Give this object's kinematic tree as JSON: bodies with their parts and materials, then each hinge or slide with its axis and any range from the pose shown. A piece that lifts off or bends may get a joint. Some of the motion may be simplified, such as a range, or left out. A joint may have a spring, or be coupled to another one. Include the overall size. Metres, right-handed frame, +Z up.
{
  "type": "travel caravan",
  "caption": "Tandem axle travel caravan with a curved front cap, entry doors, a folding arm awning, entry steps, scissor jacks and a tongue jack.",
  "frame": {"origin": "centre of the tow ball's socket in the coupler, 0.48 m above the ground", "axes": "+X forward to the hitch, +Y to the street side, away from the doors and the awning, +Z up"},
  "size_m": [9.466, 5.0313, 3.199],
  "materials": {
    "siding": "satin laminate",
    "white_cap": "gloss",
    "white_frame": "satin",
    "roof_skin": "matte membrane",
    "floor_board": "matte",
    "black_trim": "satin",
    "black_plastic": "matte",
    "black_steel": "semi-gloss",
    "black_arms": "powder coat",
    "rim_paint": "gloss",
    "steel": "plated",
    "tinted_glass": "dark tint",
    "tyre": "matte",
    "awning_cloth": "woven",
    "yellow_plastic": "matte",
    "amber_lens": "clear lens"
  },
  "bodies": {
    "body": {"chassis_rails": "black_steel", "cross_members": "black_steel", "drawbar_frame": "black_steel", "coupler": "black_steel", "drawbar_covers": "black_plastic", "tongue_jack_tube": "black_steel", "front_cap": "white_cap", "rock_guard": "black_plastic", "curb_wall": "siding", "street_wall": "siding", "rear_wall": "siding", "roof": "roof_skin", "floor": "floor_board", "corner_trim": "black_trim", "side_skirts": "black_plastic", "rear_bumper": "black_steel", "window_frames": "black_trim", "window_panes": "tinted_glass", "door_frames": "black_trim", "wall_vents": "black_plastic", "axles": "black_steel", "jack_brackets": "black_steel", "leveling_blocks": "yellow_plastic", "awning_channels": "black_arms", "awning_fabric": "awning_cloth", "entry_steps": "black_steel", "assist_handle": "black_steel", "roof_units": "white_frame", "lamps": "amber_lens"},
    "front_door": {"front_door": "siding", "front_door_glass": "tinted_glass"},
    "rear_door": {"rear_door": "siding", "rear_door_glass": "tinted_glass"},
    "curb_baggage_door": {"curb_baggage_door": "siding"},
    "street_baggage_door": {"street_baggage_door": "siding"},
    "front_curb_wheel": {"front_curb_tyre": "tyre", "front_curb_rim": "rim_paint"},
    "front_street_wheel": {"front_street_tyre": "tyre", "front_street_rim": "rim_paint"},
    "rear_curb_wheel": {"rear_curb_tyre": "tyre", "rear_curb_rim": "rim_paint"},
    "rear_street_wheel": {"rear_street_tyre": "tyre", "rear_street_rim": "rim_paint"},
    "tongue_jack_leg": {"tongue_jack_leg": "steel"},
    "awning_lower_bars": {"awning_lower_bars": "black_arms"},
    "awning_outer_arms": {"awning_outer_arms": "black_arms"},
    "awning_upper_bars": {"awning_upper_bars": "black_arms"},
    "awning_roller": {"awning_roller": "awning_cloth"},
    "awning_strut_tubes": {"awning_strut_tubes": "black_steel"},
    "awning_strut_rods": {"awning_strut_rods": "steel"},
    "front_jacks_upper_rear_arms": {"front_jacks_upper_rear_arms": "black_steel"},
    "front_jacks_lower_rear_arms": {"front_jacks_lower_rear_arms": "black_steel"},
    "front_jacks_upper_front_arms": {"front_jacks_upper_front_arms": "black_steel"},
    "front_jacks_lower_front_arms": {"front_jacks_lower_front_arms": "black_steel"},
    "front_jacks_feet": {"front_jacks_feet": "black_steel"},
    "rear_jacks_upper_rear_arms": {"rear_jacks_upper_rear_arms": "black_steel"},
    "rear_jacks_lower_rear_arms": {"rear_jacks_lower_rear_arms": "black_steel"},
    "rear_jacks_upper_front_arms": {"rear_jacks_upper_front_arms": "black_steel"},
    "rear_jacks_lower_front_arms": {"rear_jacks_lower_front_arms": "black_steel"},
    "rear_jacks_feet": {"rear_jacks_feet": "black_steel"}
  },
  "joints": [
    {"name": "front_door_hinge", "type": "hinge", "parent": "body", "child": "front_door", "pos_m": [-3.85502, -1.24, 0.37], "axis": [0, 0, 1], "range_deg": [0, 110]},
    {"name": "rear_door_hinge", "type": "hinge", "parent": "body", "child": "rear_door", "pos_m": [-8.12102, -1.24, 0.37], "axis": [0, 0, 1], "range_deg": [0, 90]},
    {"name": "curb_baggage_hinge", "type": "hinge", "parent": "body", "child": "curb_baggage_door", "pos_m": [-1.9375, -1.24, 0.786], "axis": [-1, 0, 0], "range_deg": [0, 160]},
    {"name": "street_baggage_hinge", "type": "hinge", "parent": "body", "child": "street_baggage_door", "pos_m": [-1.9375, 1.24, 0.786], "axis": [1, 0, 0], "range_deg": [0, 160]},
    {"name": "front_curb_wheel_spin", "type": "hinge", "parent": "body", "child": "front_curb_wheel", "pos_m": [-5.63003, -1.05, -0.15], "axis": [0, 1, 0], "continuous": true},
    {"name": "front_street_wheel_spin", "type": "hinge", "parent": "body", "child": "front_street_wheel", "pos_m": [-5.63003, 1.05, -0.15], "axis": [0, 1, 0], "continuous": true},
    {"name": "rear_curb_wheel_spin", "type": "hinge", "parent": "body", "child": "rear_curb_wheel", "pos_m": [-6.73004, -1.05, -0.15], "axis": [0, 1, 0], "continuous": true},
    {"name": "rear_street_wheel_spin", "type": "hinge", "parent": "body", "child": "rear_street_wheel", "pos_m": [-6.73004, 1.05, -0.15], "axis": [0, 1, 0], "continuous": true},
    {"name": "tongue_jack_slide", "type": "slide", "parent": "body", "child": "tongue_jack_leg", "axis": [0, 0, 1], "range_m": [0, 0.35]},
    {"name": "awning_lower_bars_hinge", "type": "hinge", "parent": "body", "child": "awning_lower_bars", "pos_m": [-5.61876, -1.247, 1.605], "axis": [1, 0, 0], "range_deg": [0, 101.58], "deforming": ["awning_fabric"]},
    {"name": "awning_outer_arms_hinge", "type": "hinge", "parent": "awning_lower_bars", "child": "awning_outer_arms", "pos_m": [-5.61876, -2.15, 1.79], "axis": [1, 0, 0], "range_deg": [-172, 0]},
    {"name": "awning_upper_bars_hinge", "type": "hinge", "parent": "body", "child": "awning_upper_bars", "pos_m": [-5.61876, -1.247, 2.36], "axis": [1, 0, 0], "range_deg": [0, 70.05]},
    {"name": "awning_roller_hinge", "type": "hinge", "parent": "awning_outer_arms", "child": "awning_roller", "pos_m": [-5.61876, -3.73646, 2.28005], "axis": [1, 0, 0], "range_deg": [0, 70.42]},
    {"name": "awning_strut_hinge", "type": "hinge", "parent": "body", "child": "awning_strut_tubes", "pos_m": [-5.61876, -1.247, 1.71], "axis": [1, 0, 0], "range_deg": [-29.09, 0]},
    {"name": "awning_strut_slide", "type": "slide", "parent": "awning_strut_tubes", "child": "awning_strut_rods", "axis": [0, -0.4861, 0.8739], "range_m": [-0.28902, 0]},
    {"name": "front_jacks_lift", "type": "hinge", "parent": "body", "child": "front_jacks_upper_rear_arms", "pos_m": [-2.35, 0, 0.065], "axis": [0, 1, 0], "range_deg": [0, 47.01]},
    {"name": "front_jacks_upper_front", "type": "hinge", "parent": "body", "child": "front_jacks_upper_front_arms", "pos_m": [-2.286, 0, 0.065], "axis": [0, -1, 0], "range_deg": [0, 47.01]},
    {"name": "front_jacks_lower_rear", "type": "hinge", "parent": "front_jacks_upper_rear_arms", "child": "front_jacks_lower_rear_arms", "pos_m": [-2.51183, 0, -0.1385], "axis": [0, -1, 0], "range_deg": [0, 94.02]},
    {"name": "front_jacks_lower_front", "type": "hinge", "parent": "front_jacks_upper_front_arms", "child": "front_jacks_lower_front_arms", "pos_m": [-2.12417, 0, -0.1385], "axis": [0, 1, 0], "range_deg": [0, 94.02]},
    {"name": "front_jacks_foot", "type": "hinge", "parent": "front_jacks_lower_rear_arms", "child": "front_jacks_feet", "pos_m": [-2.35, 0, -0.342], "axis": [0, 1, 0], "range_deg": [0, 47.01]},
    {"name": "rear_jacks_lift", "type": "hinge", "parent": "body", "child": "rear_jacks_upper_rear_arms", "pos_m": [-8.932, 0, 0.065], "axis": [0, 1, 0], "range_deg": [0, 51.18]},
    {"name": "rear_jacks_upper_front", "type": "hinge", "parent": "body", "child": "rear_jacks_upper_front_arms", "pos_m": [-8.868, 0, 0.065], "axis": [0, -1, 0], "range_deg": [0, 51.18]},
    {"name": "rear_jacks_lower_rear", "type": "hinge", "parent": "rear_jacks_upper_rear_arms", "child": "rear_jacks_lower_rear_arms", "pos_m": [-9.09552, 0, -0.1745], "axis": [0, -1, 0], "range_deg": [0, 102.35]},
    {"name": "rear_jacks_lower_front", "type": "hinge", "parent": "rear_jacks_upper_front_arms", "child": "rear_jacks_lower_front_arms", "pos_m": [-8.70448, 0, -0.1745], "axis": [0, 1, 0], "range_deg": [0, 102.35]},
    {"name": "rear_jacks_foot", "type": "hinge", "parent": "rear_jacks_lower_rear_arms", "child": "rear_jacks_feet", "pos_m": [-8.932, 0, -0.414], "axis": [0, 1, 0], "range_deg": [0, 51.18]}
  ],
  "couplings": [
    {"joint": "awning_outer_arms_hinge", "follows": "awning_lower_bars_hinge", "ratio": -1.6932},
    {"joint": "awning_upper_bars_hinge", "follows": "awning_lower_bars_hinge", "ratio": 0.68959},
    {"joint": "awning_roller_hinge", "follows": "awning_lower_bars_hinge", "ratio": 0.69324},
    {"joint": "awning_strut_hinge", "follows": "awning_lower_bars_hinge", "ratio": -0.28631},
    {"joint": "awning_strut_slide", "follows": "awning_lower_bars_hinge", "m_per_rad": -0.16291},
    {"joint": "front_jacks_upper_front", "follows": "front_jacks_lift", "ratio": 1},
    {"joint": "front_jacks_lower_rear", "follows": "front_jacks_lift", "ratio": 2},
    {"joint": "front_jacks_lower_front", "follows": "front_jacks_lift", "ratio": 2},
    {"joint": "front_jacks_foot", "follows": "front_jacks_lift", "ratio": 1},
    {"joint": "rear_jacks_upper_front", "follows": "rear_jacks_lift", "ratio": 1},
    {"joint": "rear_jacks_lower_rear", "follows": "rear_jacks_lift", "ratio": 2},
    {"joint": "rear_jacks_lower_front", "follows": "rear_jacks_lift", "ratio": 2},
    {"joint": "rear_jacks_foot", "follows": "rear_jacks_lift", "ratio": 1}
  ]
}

----

The problem> Scan the data for the word "from" and copy every line where it shows up.

Full answer>
Give this object's kinematic tree as JSON: bodies with their parts and materials, then each hinge or slide with its axis and any range from the pose shown. A piece that lifts off or bends may get a joint. Some of the motion may be simplified, such as a range, or left out. A joint may have a spring, or be coupled to another one. Include the overall size. Metres, right-handed frame, +Z up.
  "frame": {"origin": "centre of the tow ball's socket in the coupler, 0.48 m above the ground", "axes": "+X forward to the hitch, +Y to the street side, away from the doors and the awning, +Z up"},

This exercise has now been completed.